The Manage Sprints interface is where project managers can create, edit, and delete Sprints and assign User Stories to individual contributors. Sprints can be managed with a simple to do list, a Kanban Chart, or a Gantt Chart. A simple Sprint might be managed with a to do list. A more complex Sprint might be managed with a Kanban Board. A long running Sprint might need to be managed like a project with Gantt Charts. You can use all of these visualizations at the same time or focus on one in particular. Here is the first tab of the Manage Sprints interface.

Teamwork Automation

You can turn on awesome teamwork automation features for any Sprint and send email notifications when a Sprint is created, deleted, deployed, or assigned a new owner. You can also notify individual contributors when a User Story is created, deleted, assigned, or when the Kanban Stage changes. Sprints make collaborative Org Management a breeze!

Kanban Boards

You can view your Sprints with a Kanban Board in both Snapshot and Salesforce Lightning. The Kanban Stages are shown across the top of the board with team members displayed down the left-hand side. Kanban Boards help manage work by showing which team members are available and the current stage of all the Stories. User Stories can be reassigned to different Stages or team members by dragging and dropping the cards on the board.

Gantt Charts

Every Sprint also has an optional Gantt Chart interface. Each User Story is displayed as a task bar on the chart. Gantt Charts are useful for long running projects where some Stories must be completed before other Stories can begin. The Gantt Chart will calculate the amount of time for the entire project if some stories are delayed or contingencies change.

Burndown Graphs

Keep track of Sprint progress with a Burndown Graph. This graph shows when a Sprint is behind or ahead of schedule.

Update Story

The Update Story interface is for individual contributors that have been assigned User Stories by a project manager. The Story Owner can add metadata assets and manual deployment tasks to their User Story. This information is saved with the Story for collaborative use by other team members. The metadata assets attached to the User Story can be tested in context and saved.

Pull Request

When the User Story is finished, the Story Owner can make a pull request that moves the Story into deployment. The Sprint Owner is notified via email about the pull request.

Global Templates

Some deployment tasks will be part of any Sprint. For this reason, we have added the ability to create global task templates that can be reused. Each task contains the option to launch the source or destination Salesforce browser and to run a command line. The browser can be used to start a manual operation with the setup menu. The command line results will be included in the Sprint History when the task is completed.

Overlap Awareness

All of the Sprint and User Story interfaces provide instant Overlap Awareness if other team members are using the same metadata assets that you are. Item on the Job List will appear in red if they are overlapped with other User Stories in the same Sprint. The tooltip for the field will show who else is using the object and the name of their User Story.
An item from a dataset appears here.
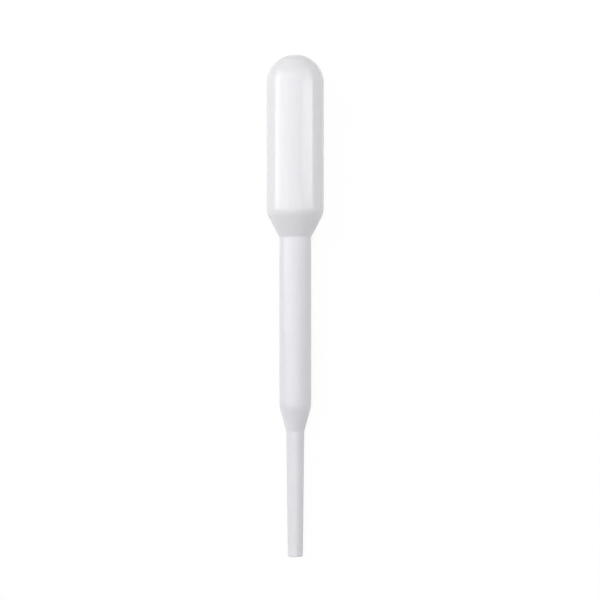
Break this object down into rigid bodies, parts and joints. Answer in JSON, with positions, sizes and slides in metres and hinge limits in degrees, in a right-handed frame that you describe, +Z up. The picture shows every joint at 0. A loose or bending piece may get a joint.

The final tab looks similar to the regular deployment interface. The Update Story button will save all of the selected deployment tasks and metadata assets into the current User Story. The Test Deployment button will conduct a validating deployment using the selected assets against the destination Org.

Deploy User Stories

The Deploy User Stories interface is designed for release managers who need to deploy a Sprint or User Story into an Org, a developer project, or an online repository. This interface could also be used by an individual contributor who wants to move a User Story into a Scratch Org or some other destination.

Merge Conflicts

If the two developers are working on the same piece of metadata, then there is a conflict and the merge panel will be displayed. In the picture below we can see that one object has a description and the other does not. Since adding a description is nondestructive, the left hand Accept button is automatically highlighted indicating the best way to resolve the conflict. Every aspect of the merge process is guided by the user interface. This is way better than trying to resolve conflicts in a text editor!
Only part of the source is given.